Filter the data below for the string "json" and copy each matching line.

%%

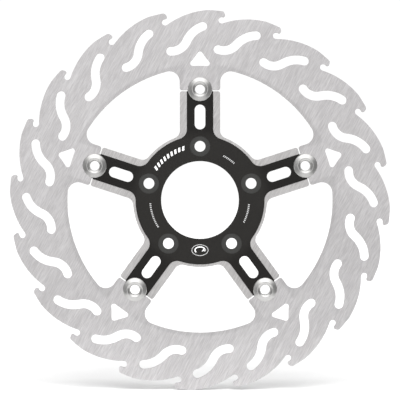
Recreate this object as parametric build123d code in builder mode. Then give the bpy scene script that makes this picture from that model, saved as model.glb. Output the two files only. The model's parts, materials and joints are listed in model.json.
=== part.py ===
from build123d import *
import os
from math import acos, atan2, cos, degrees, hypot, pi, radians, sin, sqrt

# A floating brake disc: a stainless friction ring with hooked teeth, hung on five bobbins from an aluminium
# carrier. Millimetres. The disc stands upright: +Z is up, its axis is Y and its front face looks towards -Y.
# The origin is the centre of the carrier's bore, on the mounting face. Heights are measured from the mounting
# face towards the front, and angles on the disc are measured clockwise from the top, seen from the front.

os.makedirs("parts", exist_ok=True)

# Friction ring
ring_r = 146.0
ring_back = 1.5
ring_thick = 5.0
ring_front = ring_back + ring_thick
ring_inner_r = 102.0
tab_half = 15.6
tab_end = 84.5
tab_corner_r = 1.75
tab_root_r = 8.0

# Teeth: each has a long curved back, a hooked tip, and a round pocket under the hook
tooth_count = 20
tooth_pitch = 360 / tooth_count
pocket_r = 2.5
pocket_at = 139.06
pocket_angle = 6.89
back_centre_at = 86.0
tip_r = 2.58
tip_across = -0.78
nose_r = 1.43
nose_across = 0.75

# S-shaped slots, one for each tooth, from the ray of the pocket to just under the next tip
slot_width = 7.0
slot_start_at = 116.5
slot_heading = -13.8
slot_inner_bend = (12.5, 67.0)
slot_straight = 1.55
slot_outer_bend = (21.0, -45.0)

# Three-cornered cut-outs in the ring, one over each arm
cutout_base_at = 102.65
cutout_half = 10.3
cutout_high = 13.3
cutout_hollow = 0.35
cutout_corner_r = 2.1

# Carrier: a plate with five arms, and a raised face on it that leaves a ledge all round
arm_count = 5
plate_front = 5.5
face_front = ring_front
hub_r = 51.45
arm_half = 15.5
arm_end = 83.5
arm_corner_r = 1.75
arm_root_r = 6.0
face_hub_r = 49.5
face_arm_half = 10.1
face_root_r = 7.75
face_edge_break = 0.25
bore_r = 29.9
bolt_pcd = 82.55
bolt_hole_r = 4.2
spotface_r = 7.8
spotface_deep = 0.3
arm_slot_width = 8.2
arm_slot_from = 54.2
arm_slot_to = 73.4
arm_relief_from = 74.5

# Bobbins, half in the ring and half in the arm, and the stack behind each of them
bobbin_at = 85.1
socket_r = 7.08
shank_r = 7.0
head_r = 9.15
head_rim = 0.7
head_high = 1.9
crest_r = 6.1
bobbin_hole_r = 3.8
countersink_r = 5.7
countersink_deep = 1.2
shim_thick = 0.5
shim_inner_r = 7.2
shim_outer_r = 9.6
spring_high = 1.15
spring_thick = 0.35
spring_inner_r = 7.3
spring_outer_r = 9.4
spring_waves = 3
clip_thick = 0.8
clip_inner_r = 6.45
clip_outer_r = 8.5
clip_gap = 4.6
clip_lug_r = 1.35
clip_lug_hole_r = 0.6
groove_r = 6.4
groove_play = 0.06
tail_long = 0.6

shim_back = ring_back - shim_thick
clip_front = shim_back - spring_high
clip_back = clip_front - clip_thick
bobbin_tail = clip_back - groove_play - tail_long


def on_ray(across, out, angle):
    """The point across (clockwise) and out along the ray at an angle in degrees clockwise from the top."""
    turn = radians(angle)
    return Vector(across * cos(turn) + out * sin(turn), out * cos(turn) - across * sin(turn))


def heading(from_point, to_point):
    """The way from one point to another, in degrees anticlockwise from local +X."""
    return degrees(atan2(to_point.Y - from_point.Y, to_point.X - from_point.X))


def along(point, angle, length):
    """The point at a length from another, on a heading."""
    return point + Vector(length, 0).rotate(Axis.Z, angle)


def short_arc(centre, radius, start, end):
    """The arc about a centre from one heading to another, the short way round."""
    return CenterArc(centre, radius, start, (end - start + 180) % 360 - 180)


def corners_at(outline, radius):
    """The corners of an outline that are a distance from the disc's axis."""
    return [corner for corner in outline.vertices() if abs(hypot(corner.X, corner.Y) - radius) < 0.5]


def write(part, name):
    part.label = name
    export_step(part, f"parts/{name}.step")


# ---- Friction ring ----

# Going clockwise, a tooth's back rises from the last pocket to the rim, the rim runs to the tip, the tip turns
# down a short end face to the nose, and the pocket undercuts the nose and meets the next back.
centre = Vector(0, 0)
tip_out = sqrt((ring_r - tip_r) ** 2 - tip_across**2)
nose_out = pocket_at + pocket_r + nose_r
end_face_turn = degrees(acos((nose_r - tip_r) / hypot(tip_across - nose_across, tip_out - nose_out)))
back_r = (on_ray(0, pocket_at, -tooth_pitch) - Vector(0, back_centre_at)).length - pocket_r
back_rise = degrees(acos((ring_r**2 + back_centre_at**2 - back_r**2) / (2 * ring_r * back_centre_at)))

with BuildLine() as teeth:
    for tooth in range(tooth_count):
        ray = pocket_angle + tooth * tooth_pitch
        up = 90 - ray
        pocket = on_ray(0, pocket_at, ray)
        tip = on_ray(tip_across, tip_out, ray)
        nose = on_ray(nose_across, nose_out, ray)
        back_centre = on_ray(0, back_centre_at, ray)
        last_pocket = on_ray(0, pocket_at, ray - tooth_pitch)
        next_back_centre = on_ray(0, back_centre_at, ray + tooth_pitch)
        rim_start = on_ray(0, ring_r, ray - back_rise)
        end_face = heading(nose, tip) - end_face_turn
        short_arc(back_centre, back_r, heading(back_centre, last_pocket), heading(back_centre, rim_start))
        short_arc(centre, ring_r, up + back_rise, heading(centre, tip))
        short_arc(tip, tip_r, heading(centre, tip), end_face)
        Line(along(tip, end_face, tip_r), along(nose, end_face, nose_r))
        short_arc(nose, nose_r, end_face, up - 180)
        Line(along(nose, up - 180, nose_r), along(pocket, up, pocket_r))
        CenterArc(pocket, pocket_r, up, (heading(pocket, next_back_centre) - up) % 360)

with BuildSketch() as slot:
    with BuildLine():
        slot_ray = pocket_angle - tooth_pitch
        slot_way = Vector(1, 0).rotate(Axis.Z, slot_heading - slot_ray)
        inner_bend = JernArc(on_ray(0, slot_start_at, slot_ray), slot_way, *slot_inner_bend)
        between = Line(inner_bend @ 1, inner_bend @ 1 + (inner_bend % 1) * slot_straight)
        JernArc(between @ 1, between % 1, *slot_outer_bend)
        offset(amount=slot_width / 2)
    make_face()

with BuildSketch() as cutout:
    with BuildLine():
        left = (-cutout_half, cutout_base_at)
        right = (cutout_half, cutout_base_at)
        apex = (0, cutout_base_at + cutout_high)
        SagittaArc(left, right, cutout_hollow)
        SagittaArc(right, apex, cutout_hollow)
        SagittaArc(apex, left, cutout_hollow)
    make_face()
    fillet(cutout.vertices(), cutout_corner_r)

with BuildSketch() as opening:
    Circle(ring_inner_r)
    with PolarLocations((tab_end + ring_r) / 2, arm_count, start_angle=90):
        Rectangle(ring_r - tab_end, 2 * tab_half, mode=Mode.SUBTRACT)
    fillet(corners_at(opening, ring_inner_r), tab_root_r)
    fillet(corners_at(opening, hypot(tab_end, tab_half)), tab_corner_r)

with BuildPart() as ring:
    with BuildSketch(Plane.XZ.offset(ring_back)):
        add(teeth.line)
        make_face()
        add(opening.sketch, mode=Mode.SUBTRACT)
        with PolarLocations(bobbin_at, arm_count, start_angle=90):
            Circle(socket_r, mode=Mode.SUBTRACT)
        with PolarLocations(0, tooth_count):
            add(slot.sketch, mode=Mode.SUBTRACT)
        with PolarLocations(0, arm_count):
            add(cutout.sketch, mode=Mode.SUBTRACT)
    extrude(amount=ring_thick)
write(ring.part, "friction_ring")


# ---- Carrier ----

with BuildSketch() as plate_outline:
    Circle(hub_r)
    with PolarLocations(arm_end / 2, arm_count, start_angle=90):
        Rectangle(arm_end, 2 * arm_half)
    fillet(corners_at(plate_outline, hub_r), arm_root_r)
    fillet(corners_at(plate_outline, hypot(arm_end, arm_half)), arm_corner_r)

with BuildSketch() as face_outline:
    Circle(face_hub_r)
    with PolarLocations(arm_end / 2, arm_count, start_angle=90):
        Rectangle(arm_end, 2 * face_arm_half)
    fillet(corners_at(face_outline, face_hub_r), face_root_r)

with BuildPart() as carrier:
    with BuildSketch(Plane.XZ):
        add(plate_outline.sketch)
    extrude(amount=plate_front)
    with BuildSketch(Plane.XZ.offset(plate_front)):
        add(face_outline.sketch)
    extrude(amount=face_front - plate_front)
    chamfer(carrier.edges().filter_by_position(Axis.Y, -face_front, -face_front), face_edge_break)
    # Bore, bolt holes, the window in each arm, and the half socket at its end
    with BuildSketch(Plane.XZ):
        Circle(bore_r)
        with PolarLocations(bolt_pcd / 2, arm_count, start_angle=90):
            Circle(bolt_hole_r)
        with PolarLocations((arm_slot_from + arm_slot_to) / 2, arm_count, start_angle=90):
            SlotOverall(arm_slot_to - arm_slot_from, arm_slot_width)
        with PolarLocations(bobbin_at, arm_count, start_angle=90):
            Circle(socket_r)
    extrude(amount=face_front, mode=Mode.SUBTRACT)
    with BuildSketch(Plane.XZ.offset(face_front)):
        with PolarLocations(bolt_pcd / 2, arm_count, start_angle=90):
            Circle(spotface_r)
    extrude(amount=-spotface_deep, mode=Mode.SUBTRACT)
    # The back of each arm's end is machined down to the height of the ring's back
    with BuildSketch(Plane.XZ):
        with PolarLocations((arm_relief_from + ring_r) / 2, arm_count, start_angle=90):
            Rectangle(ring_r - arm_relief_from, 3 * arm_half)
    extrude(amount=ring_back, mode=Mode.SUBTRACT)
write(carrier.part, "carrier")


# ---- Bobbins and what is stacked behind them ----


def seat_plane(number):
    """The plane of one bobbin's seat: local X clockwise, Y outward, Z towards the front."""
    turn = radians(number * 360 / arm_count)
    place = (bobbin_at * sin(turn), 0, bobbin_at * cos(turn))
    return Plane(origin=place, x_dir=(cos(turn), 0, -sin(turn)), z_dir=(0, -1, 0))


def section_plane(seat):
    """The plane through a seat's axis in which a turned part's half section is drawn."""
    return Plane(origin=seat.origin, x_dir=seat.x_dir, z_dir=-seat.y_dir)


def turned(seat, outline):
    """A turned part from its half section, as (radius, height) points."""
    with BuildPart() as piece:
        with BuildSketch(section_plane(seat)):
            with BuildLine():
                Polyline(*outline, close=True)
            make_face()
        revolve(axis=Axis(seat.origin, seat.z_dir))
    return piece.part


def washer(seat, inner_r, outer_r, back, thick):
    with BuildPart() as piece:
        with BuildSketch(seat.offset(back)):
            Circle(outer_r)
            Circle(inner_r, mode=Mode.SUBTRACT)
        extrude(amount=thick)
    return piece.part


def bobbin(seat):
    """A drive bobbin: a conical head with a countersunk hole, a plain shank, and a groove near its tail."""
    head_top = ring_front + head_high
    groove_back = clip_back - groove_play
    bevel = 0.4
    return turned(
        seat,
        [
            (bobbin_hole_r, bobbin_tail + bevel / 2),
            (bobbin_hole_r, head_top - countersink_deep),
            (countersink_r, head_top),
            (crest_r, head_top),
            (head_r - bevel, ring_front + head_rim),
            (head_r, ring_front + head_rim - bevel),
            (head_r, ring_front),
            (shank_r, ring_front),
            (shank_r, clip_front),
            (groove_r, clip_front),
            (groove_r, groove_back),
            (shank_r, groove_back),
            (shank_r, bobbin_tail + bevel),
            (shank_r - bevel, bobbin_tail),
            (bobbin_hole_r + bevel / 2, bobbin_tail),
        ],
    )


def wavy_circle(radius, middle):
    """A closed curve about local Z whose height follows the cosine of a few turns in one."""
    rise = (spring_high - spring_thick) / 2
    steps = 12 * spring_waves
    points = []
    for step in range(steps):
        turn = 2 * pi * step / steps
        points.append(Vector(radius * cos(turn), radius * sin(turn), middle + rise * cos(spring_waves * turn)))
    return Edge.make_spline(points, periodic=True)


def wave_spring(seat):
    """A flat strip bent into a wavy ring, closed by four ruled faces between its four edges."""
    middle = clip_front + spring_high / 2
    corners = [
        wavy_circle(spring_inner_r, middle - spring_thick / 2),
        wavy_circle(spring_inner_r, middle + spring_thick / 2),
        wavy_circle(spring_outer_r, middle + spring_thick / 2),
        wavy_circle(spring_outer_r, middle - spring_thick / 2),
    ]
    walls = [Face.make_surface_from_curves(*pair) for pair in zip(corners, corners[1:] + corners[:1])]
    with BuildPart() as piece:
        add(seat.location * Solid(Shell(walls)))
    return piece.part


def retaining_ring(seat):
    """An external circlip: an open ring with a lug and a plier hole at each end, its gap towards the hub."""
    lug_at = (clip_inner_r + clip_outer_r) / 2 + 0.4
    lug_angle = degrees((clip_gap / 2 + clip_lug_r) / lug_at)
    with BuildPart() as piece:
        with BuildSketch(seat.offset(clip_back)) as outline:
            Circle(clip_outer_r)
            with PolarLocations(lug_at, 2, start_angle=270 - lug_angle, angular_range=4 * lug_angle):
                Circle(clip_lug_r)
            Circle(clip_inner_r, mode=Mode.SUBTRACT)
            with Locations((0, -bobbin_at / 2)):
                Rectangle(clip_gap, bobbin_at, mode=Mode.SUBTRACT)
            with PolarLocations(lug_at, 2, start_angle=270 - lug_angle, angular_range=4 * lug_angle):
                Circle(clip_lug_hole_r, mode=Mode.SUBTRACT)
        extrude(amount=clip_thick)
    return piece.part


for number in range(arm_count):
    seat = seat_plane(number)
    write(bobbin(seat), f"bobbin_{number + 1}")
    write(washer(seat, shim_inner_r, shim_outer_r, shim_back, shim_thick), f"shim_washer_{number + 1}")
    write(wave_spring(seat), f"wave_spring_{number + 1}")
    write(retaining_ring(seat), f"retaining_ring_{number + 1}")
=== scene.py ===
import bpy
import json
import math
import numpy as np
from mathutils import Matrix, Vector


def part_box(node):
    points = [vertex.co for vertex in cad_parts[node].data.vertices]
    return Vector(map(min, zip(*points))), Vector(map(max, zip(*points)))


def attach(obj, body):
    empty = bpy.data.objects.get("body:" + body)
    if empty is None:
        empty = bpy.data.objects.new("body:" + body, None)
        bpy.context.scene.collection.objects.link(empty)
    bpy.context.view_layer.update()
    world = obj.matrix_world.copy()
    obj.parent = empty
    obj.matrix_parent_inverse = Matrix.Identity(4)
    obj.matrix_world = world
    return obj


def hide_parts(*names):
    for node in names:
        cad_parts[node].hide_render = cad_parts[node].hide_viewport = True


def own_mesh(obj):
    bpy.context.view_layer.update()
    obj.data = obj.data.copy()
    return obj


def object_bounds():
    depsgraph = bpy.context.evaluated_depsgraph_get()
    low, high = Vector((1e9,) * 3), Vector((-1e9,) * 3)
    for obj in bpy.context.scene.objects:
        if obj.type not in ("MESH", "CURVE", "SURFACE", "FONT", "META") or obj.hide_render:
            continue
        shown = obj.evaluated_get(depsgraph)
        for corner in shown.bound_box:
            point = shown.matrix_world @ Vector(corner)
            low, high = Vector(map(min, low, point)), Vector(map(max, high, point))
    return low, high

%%

= Task result =
Recreate this object as parametric build123d code in builder mode. Then give the bpy scene script that makes this picture from that model, saved as model.glb. Output the two files only. The model's parts, materials and joints are listed in model.json.
import json